Hooked on Alaska: Hunt for moose grounds before season opens

By Steve Meyer, for the Redoubt Reporter

Perhaps you have looked around and identified some spots that look promising and will leave you a reasonable distance for packing the largest deer on the planet.

Now what?

For the first-time moose hunter, knowing what you are up against may spur more effort. Outside of fenced animals, there are roughly 170,000 moose in Alaska, according to the most reliable information based on numerous factors. Annual harvest runs between 6,000 and 8,000 animals. So the odds are not greatly in favor of even the hardest-working hunters in populated areas.

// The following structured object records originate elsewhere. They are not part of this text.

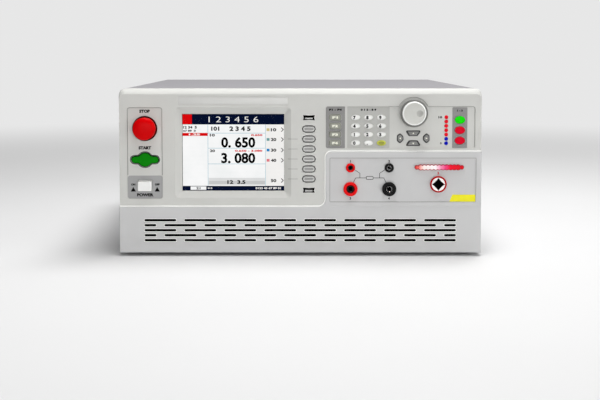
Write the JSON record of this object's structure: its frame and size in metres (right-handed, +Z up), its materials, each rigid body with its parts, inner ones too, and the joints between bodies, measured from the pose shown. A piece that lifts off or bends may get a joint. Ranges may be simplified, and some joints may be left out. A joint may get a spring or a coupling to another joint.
{
  "type": "electrical safety analyzer",
  "caption": "Bench electrical safety analyzer with a moulded front, screen, press keys, rotary knob, test sockets, lamp strip, vents and a rear fan.",
  "frame": {"origin": "middle of the surface that the instrument stands on, under the centre of its overall box", "axes": "+Z up, +X to the right seen from the front, -Y out of the front panel"},
  "size_m": [0.43, 0.466, 0.199],
  "materials": {
    "moulding_grey": "fine textured warm grey moulding",
    "lower_moulding_grey": "fine textured grey moulding",
    "cover_paint": "grey powder coat",
    "galvanised_sheet": "zinc plated sheet",
    "stop_red": "glossy red",
    "start_green": "glossy green",
    "power_white": "white",
    "soft_key_grey": "grey silicone",
    "function_key_grey": "dark grey silicone",
    "digit_key_white": "white silicone",
    "enter_key_yellow": "yellow green silicone",
    "arrow_key_grey": "dark grey silicone",
    "knob_grey": "satin light grey",
    "key_green": "lit green",
    "key_red": "lit red",
    "lamp_red": "red and blue lenses",
    "window_clear": "clear screen window",
    "module_black": "black display housing",
    "board_green": "green solder mask",
    "port_black": "black",
    "terminal_red": "glossy red",
    "terminal_black": "glossy black",
    "strip_lens": "red and white lens",
    "fan_black": "black",
    "rubber_black": "black rubber",
    "core_steel": "varnished laminated core"
  },
  "bodies": {
    "case": {"front_moulding_upper": "moulding_grey", "front_moulding_lower": "lower_moulding_grey", "top_cover": "cover_paint", "chassis_tray": "galvanised_sheet", "rear_panel": "cover_paint", "fan_frame": "fan_black", "fan_guard": "fan_black", "display_module": "module_black", "display_window": "window_clear", "front_board": "board_green", "main_board": "board_green", "hv_transformer": "core_steel", "usb_port_upper": "port_black", "usb_port_lower": "port_black", "sense_terminal_red": "terminal_red", "sense_terminal_black": "terminal_black", "drive_terminal_red": "terminal_red", "drive_terminal_black": "terminal_black", "hv_socket": "terminal_red", "warning_lamp_strip": "strip_lens", "lamp_column": "lamp_red", "mains_inlet": "port_black", "foot_front_left": "rubber_black", "foot_front_right": "rubber_black", "foot_rear_left": "rubber_black", "foot_rear_right": "rubber_black"},
    "stop_button": {"stop_button": "stop_red"},
    "start_button": {"start_button": "start_green"},
    "power_button": {"power_button": "power_white"},
    "soft_key_1": {"soft_key_1": "soft_key_grey"},
    "soft_key_2": {"soft_key_2": "soft_key_grey"},
    "soft_key_3": {"soft_key_3": "soft_key_grey"},
    "soft_key_4": {"soft_key_4": "soft_key_grey"},
    "soft_key_5": {"soft_key_5": "soft_key_grey"},
    "soft_key_6": {"soft_key_6": "soft_key_grey"},
    "function_key_1": {"function_key_1": "function_key_grey"},
    "function_key_2": {"function_key_2": "function_key_grey"},
    "function_key_3": {"function_key_3": "function_key_grey"},
    "function_key_4": {"function_key_4": "function_key_grey"},
    "data_key_1": {"data_key_1": "digit_key_white"},
    "data_key_2": {"data_key_2": "digit_key_white"},
    "data_key_3": {"data_key_3": "digit_key_white"},
    "data_key_4": {"data_key_4": "digit_key_white"},
    "data_key_5": {"data_key_5": "digit_key_white"},
    "data_key_6": {"data_key_6": "digit_key_white"},
    "data_key_7": {"data_key_7": "digit_key_white"},
    "data_key_8": {"data_key_8": "digit_key_white"},
    "data_key_9": {"data_key_9": "digit_key_white"},
    "data_key_10": {"data_key_10": "digit_key_white"},
    "data_key_11": {"data_key_11": "digit_key_white"},
    "enter_key": {"enter_key": "enter_key_yellow"},
    "arrow_key_up": {"arrow_key_up": "arrow_key_grey"},
    "arrow_key_down": {"arrow_key_down": "arrow_key_grey"},
    "arrow_key_left": {"arrow_key_left": "arrow_key_grey"},
    "arrow_key_right": {"arrow_key_right": "arrow_key_grey"},
    "result_key_1": {"result_key_1": "key_green"},
    "result_key_2": {"result_key_2": "key_red"},
    "result_key_3": {"result_key_3": "key_red"},
    "rotary_knob": {"rotary_knob": "knob_grey"},
    "fan_rotor": {"fan_rotor": "fan_black"}
  },
  "joints": [
    {"name": "stop_button_press", "type": "slide", "parent": "case", "child": "stop_button", "axis": [0, 1, 0], "range_m": [0, 0.003], "stiffness_N_per_m": 900},
    {"name": "start_button_press", "type": "slide", "parent": "case", "child": "start_button", "axis": [0, 1, 0], "range_m": [0, 0.002], "stiffness_N_per_m": 900},
    {"name": "power_button_press", "type": "slide", "parent": "case", "child": "power_button", "axis": [0, 1, 0], "range_m": [0, 0.003], "stiffness_N_per_m": 900},
    {"name": "soft_key_1_press", "type": "slide", "parent": "case", "child": "soft_key_1", "axis": [0, 1, 0], "range_m": [0, 0.001], "stiffness_N_per_m": 800},
    {"name": "soft_key_2_press", "type": "slide", "parent": "case", "child": "soft_key_2", "axis": [0, 1, 0], "range_m": [0, 0.001], "stiffness_N_per_m": 800},
    {"name": "soft_key_3_press", "type": "slide", "parent": "case", "child": "soft_key_3", "axis": [0, 1, 0], "range_m": [0, 0.001], "stiffness_N_per_m": 800},
    {"name": "soft_key_4_press", "type": "slide", "parent": "case", "child": "soft_key_4", "axis": [0, 1, 0], "range_m": [0, 0.001], "stiffness_N_per_m": 800},
    {"name": "soft_key_5_press", "type": "slide", "parent": "case", "child": "soft_key_5", "axis": [0, 1, 0], "range_m": [0, 0.001], "stiffness_N_per_m": 800},
    {"name": "soft_key_6_press", "type": "slide", "parent": "case", "child": "soft_key_6", "axis": [0, 1, 0], "range_m": [0, 0.001], "stiffness_N_per_m": 800},
    {"name": "function_key_1_press", "type": "slide", "parent": "case", "child": "function_key_1", "axis": [0, 1, 0], "range_m": [0, 0.001], "stiffness_N_per_m": 800},
    {"name": "function_key_2_press", "type": "slide", "parent": "case", "child": "function_key_2", "axis": [0, 1, 0], "range_m": [0, 0.001], "stiffness_N_per_m": 800},
    {"name": "function_key_3_press", "type": "slide", "parent": "case", "child": "function_key_3", "axis": [0, 1, 0], "range_m": [0, 0.001], "stiffness_N_per_m": 800},
    {"name": "function_key_4_press", "type": "slide", "parent": "case", "child": "function_key_4", "axis": [0, 1, 0], "range_m": [0, 0.001], "stiffness_N_per_m": 800},
    {"name": "data_key_1_press", "type": "slide", "parent": "case", "child": "data_key_1", "axis": [0, 1, 0], "range_m": [0, 0.001], "stiffness_N_per_m": 800},
    {"name": "data_key_2_press", "type": "slide", "parent": "case", "child": "data_key_2", "axis": [0, 1, 0], "range_m": [0, 0.001], "stiffness_N_per_m": 800},
    {"name": "data_key_3_press", "type": "slide", "parent": "case", "child": "data_key_3", "axis": [0, 1, 0], "range_m": [0, 0.001], "stiffness_N_per_m": 800},
    {"name": "data_key_4_press", "type": "slide", "parent": "case", "child": "data_key_4", "axis": [0, 1, 0], "range_m": [0, 0.001], "stiffness_N_per_m": 800},
    {"name": "data_key_5_press", "type": "slide", "parent": "case", "child": "data_key_5", "axis": [0, 1, 0], "range_m": [0, 0.001], "stiffness_N_per_m": 800},
    {"name": "data_key_6_press", "type": "slide", "parent": "case", "child": "data_key_6", "axis": [0, 1, 0], "range_m": [0, 0.001], "stiffness_N_per_m": 800},
    {"name": "data_key_7_press", "type": "slide", "parent": "case", "child": "data_key_7", "axis": [0, 1, 0], "range_m": [0, 0.001], "stiffness_N_per_m": 800},
    {"name": "data_key_8_press", "type": "slide", "parent": "case", "child": "data_key_8", "axis": [0, 1, 0], "range_m": [0, 0.001], "stiffness_N_per_m": 800},
    {"name": "data_key_9_press", "type": "slide", "parent": "case", "child": "data_key_9", "axis": [0, 1, 0], "range_m": [0, 0.001], "stiffness_N_per_m": 800},
    {"name": "data_key_10_press", "type": "slide", "parent": "case", "child": "data_key_10", "axis": [0, 1, 0], "range_m": [0, 0.001], "stiffness_N_per_m": 800},
    {"name": "data_key_11_press", "type": "slide", "parent": "case", "child": "data_key_11", "axis": [0, 1, 0], "range_m": [0, 0.001], "stiffness_N_per_m": 800},
    {"name": "enter_key_press", "type": "slide", "parent": "case", "child": "enter_key", "axis": [0, 1, 0], "range_m": [0, 0.001], "stiffness_N_per_m": 800},
    {"name": "arrow_key_up_press", "type": "slide", "parent": "case", "child": "arrow_key_up", "axis": [0, 1, 0], "range_m": [0, 0.001], "stiffness_N_per_m": 800},
    {"name": "arrow_key_down_press", "type": "slide", "parent": "case", "child": "arrow_key_down", "axis": [0, 1, 0], "range_m": [0, 0.001], "stiffness_N_per_m": 800},
    {"name": "arrow_key_left_press", "type": "slide", "parent": "case", "child": "arrow_key_left", "axis": [0, 1, 0], "range_m": [0, 0.001], "stiffness_N_per_m": 800},
    {"name": "arrow_key_right_press", "type": "slide", "parent": "case", "child": "arrow_key_right", "axis": [0, 1, 0], "range_m": [0, 0.001], "stiffness_N_per_m": 800},
    {"name": "result_key_1_press", "type": "slide", "parent": "case", "child": "result_key_1", "axis": [0, 1, 0], "range_m": [0, 0.001], "stiffness_N_per_m": 800},
    {"name": "result_key_2_press", "type": "slide", "parent": "case", "child": "result_key_2", "axis": [0, 1, 0], "range_m": [0, 0.001], "stiffness_N_per_m": 800},
    {"name": "result_key_3_press", "type": "slide", "parent": "case", "child": "result_key_3", "axis": [0, 1, 0], "range_m": [0, 0.001], "stiffness_N_per_m": 800},
    {"name": "rotary_knob_turn", "type": "hinge", "parent": "case", "child": "rotary_knob", "pos_m": [0.1338, -0.222, 0.1704], "axis": [0, 1, 0], "continuous": true},
    {"name": "fan_rotor_spin", "type": "hinge", "parent": "case", "child": "fan_rotor", "pos_m": [-0.095, 0.208, 0.109], "axis": [0, 1, 0], "continuous": true}
  ]
}
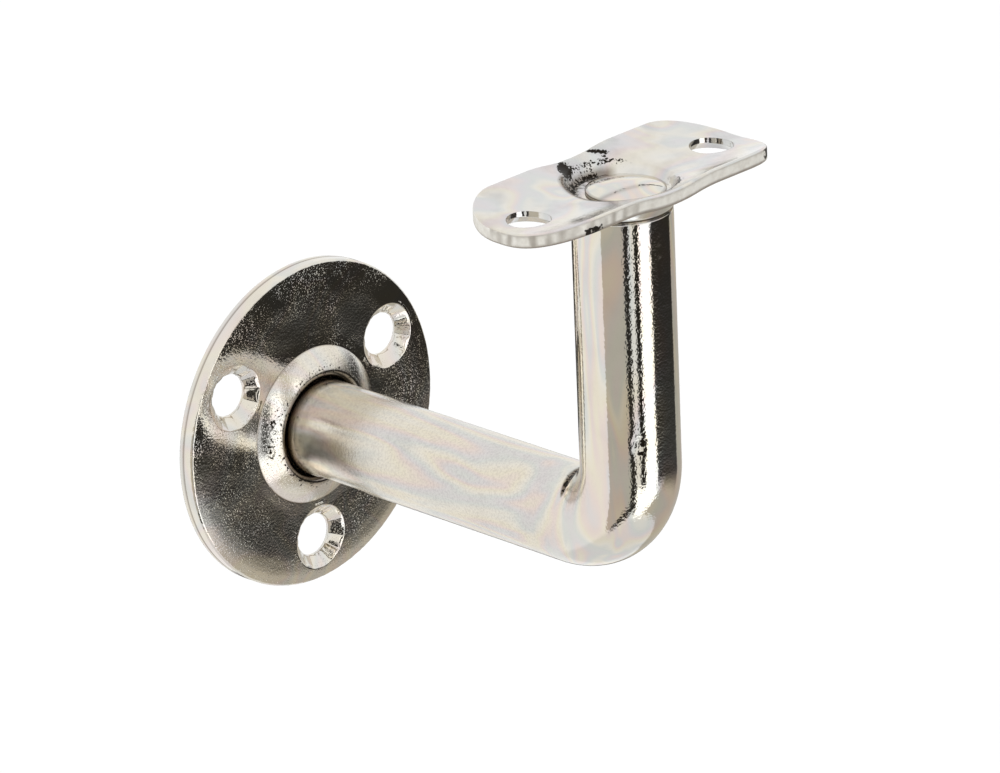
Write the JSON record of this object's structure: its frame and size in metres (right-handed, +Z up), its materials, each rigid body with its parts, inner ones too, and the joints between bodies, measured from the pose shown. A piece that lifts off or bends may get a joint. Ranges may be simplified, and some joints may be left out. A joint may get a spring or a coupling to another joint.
{
  "type": "handrail bracket",
  "caption": "Wall bracket for a handrail: a round wall plate, a bent round bar riveted through it, and a trough-shaped saddle that is screwed up into the underside of the rail.",
  "frame": {"origin": "centre of the wall plate's rim, on the plane of the wall that the rim rests on", "axes": "-Y out of the wall along the arm's lower run, +Z up along the arm's upright leg, X along the rail; the wall is the plane y = 0"},
  "size_m": [0.048, 0.075, 0.077],
  "materials": {
    "wall_plate": "bright electroplated steel with a fine orange-peel grain and a faint rainbow tint",
    "arm": "bright electroplated steel, mirror to satin, with a faint pink and yellow tint",
    "saddle": "bright electroplated steel, satin on top, with hammer marks round the rivet"
  },
  "bodies": {
    "root": {"wall_plate": "wall_plate", "arm": "arm", "saddle": "saddle"}
  },
  "joints": []
}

Determining the presence of moose in a given area can best be accomplished by getting into the area and searching for sign. Sign comes in the form of tracks, droppings, browse lines and rubs. Moose droppings are readily identified by practically everyone. The uniform, oblong shapes that are essentially digested wood particles can be seen in most any stretch of wooded area that you might walk. But during summer months, when moose diet consists of new leaves, grasses, sedges and aquatic vegetation, moose droppings take a different form. They appear more like what you would find in a cattle yard.

Browse lines are another sign to look for — areas of new-growth birch or willow that appear to have been snipped off about chest high by pruning shears. You may have one in your yard where a moose has carefully trimmed your favorite trees during the winter. Browse lines indicate moose presence but are created in the fall, winter and early spring. A moose may remain in that area throughout the year, but generally this is not the case.